- **WORK TO COMPLETE**
Your answer is a single number: how many lines hold the word "frame"?

- **GIVEN MATERIAL**
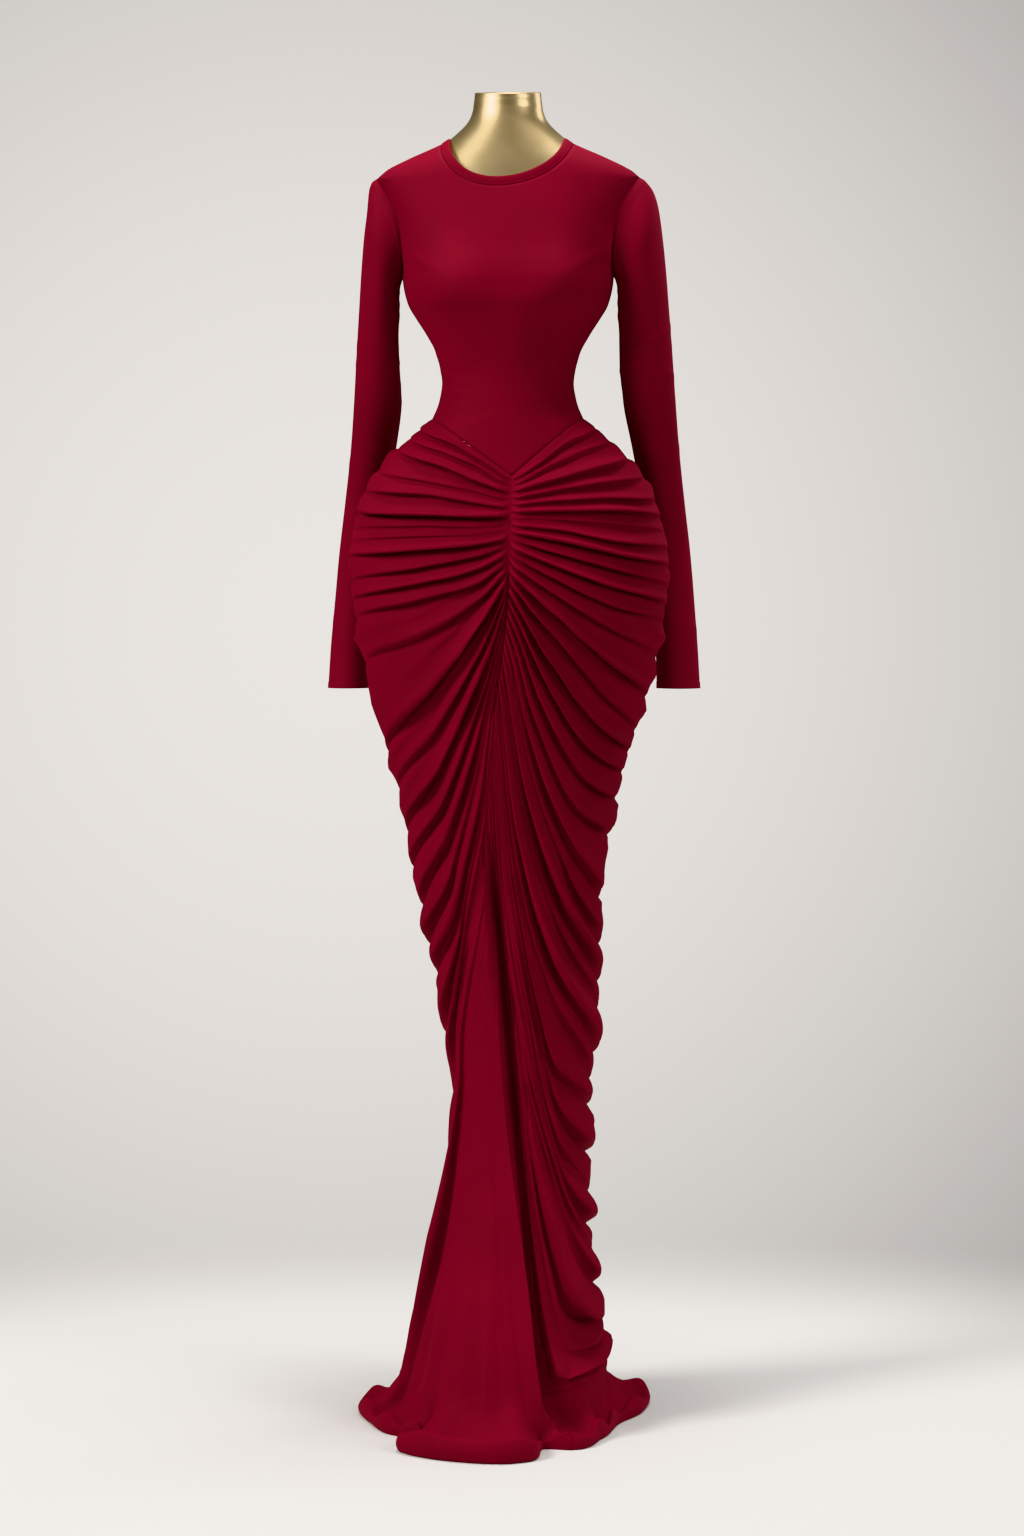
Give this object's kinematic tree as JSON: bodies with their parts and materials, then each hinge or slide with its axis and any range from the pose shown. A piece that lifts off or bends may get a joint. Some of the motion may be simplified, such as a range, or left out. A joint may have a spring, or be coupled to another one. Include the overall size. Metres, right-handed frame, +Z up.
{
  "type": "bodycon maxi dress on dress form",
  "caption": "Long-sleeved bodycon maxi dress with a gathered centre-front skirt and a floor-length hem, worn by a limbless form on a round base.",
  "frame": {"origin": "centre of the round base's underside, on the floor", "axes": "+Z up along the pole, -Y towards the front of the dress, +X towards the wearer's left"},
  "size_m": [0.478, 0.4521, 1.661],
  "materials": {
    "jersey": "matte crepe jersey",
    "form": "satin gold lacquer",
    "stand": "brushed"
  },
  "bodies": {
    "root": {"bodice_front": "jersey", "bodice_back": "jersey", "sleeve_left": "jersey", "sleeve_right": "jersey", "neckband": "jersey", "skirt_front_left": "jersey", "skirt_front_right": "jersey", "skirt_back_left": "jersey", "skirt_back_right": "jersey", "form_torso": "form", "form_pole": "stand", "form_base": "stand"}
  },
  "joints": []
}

- **SOLUTION**
2